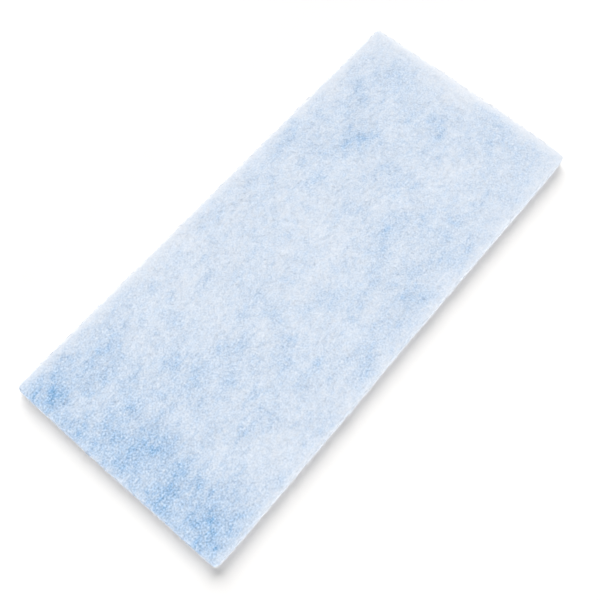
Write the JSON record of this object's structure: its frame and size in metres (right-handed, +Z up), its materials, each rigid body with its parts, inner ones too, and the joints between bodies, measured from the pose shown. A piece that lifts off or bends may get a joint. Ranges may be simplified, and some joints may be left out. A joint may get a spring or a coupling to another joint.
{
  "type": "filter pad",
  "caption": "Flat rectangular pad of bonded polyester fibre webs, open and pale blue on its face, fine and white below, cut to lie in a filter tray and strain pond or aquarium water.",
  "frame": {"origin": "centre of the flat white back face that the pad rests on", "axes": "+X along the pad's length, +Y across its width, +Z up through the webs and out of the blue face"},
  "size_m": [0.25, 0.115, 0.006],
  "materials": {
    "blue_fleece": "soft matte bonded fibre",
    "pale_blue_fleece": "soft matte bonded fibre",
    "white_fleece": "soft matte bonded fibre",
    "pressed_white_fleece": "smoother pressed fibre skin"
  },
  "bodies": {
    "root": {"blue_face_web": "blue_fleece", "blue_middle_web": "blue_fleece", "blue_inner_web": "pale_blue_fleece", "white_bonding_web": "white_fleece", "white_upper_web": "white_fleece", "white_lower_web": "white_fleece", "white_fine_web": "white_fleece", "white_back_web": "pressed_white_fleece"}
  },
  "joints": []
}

* * * *

Give back the data above exactly as it appears.

▶ **Solved problem**
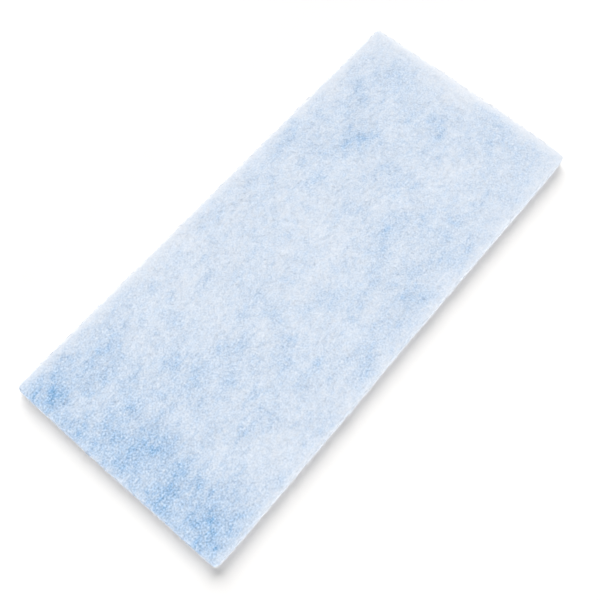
Write the JSON record of this object's structure: its frame and size in metres (right-handed, +Z up), its materials, each rigid body with its parts, inner ones too, and the joints between bodies, measured from the pose shown. A piece that lifts off or bends may get a joint. Ranges may be simplified, and some joints may be left out. A joint may get a spring or a coupling to another joint.
{
  "type": "filter pad",
  "caption": "Flat rectangular pad of bonded polyester fibre webs, open and pale blue on its face, fine and white below, cut to lie in a filter tray and strain pond or aquarium water.",
  "frame": {"origin": "centre of the flat white back face that the pad rests on", "axes": "+X along the pad's length, +Y across its width, +Z up through the webs and out of the blue face"},
  "size_m": [0.25, 0.115, 0.006],
  "materials": {
    "blue_fleece": "soft matte bonded fibre",
    "pale_blue_fleece": "soft matte bonded fibre",
    "white_fleece": "soft matte bonded fibre",
    "pressed_white_fleece": "smoother pressed fibre skin"
  },
  "bodies": {
    "root": {"blue_face_web": "blue_fleece", "blue_middle_web": "blue_fleece", "blue_inner_web": "pale_blue_fleece", "white_bonding_web": "white_fleece", "white_upper_web": "white_fleece", "white_lower_web": "white_fleece", "white_fine_web": "white_fleece", "white_back_web": "pressed_white_fleece"}
  },
  "joints": []
}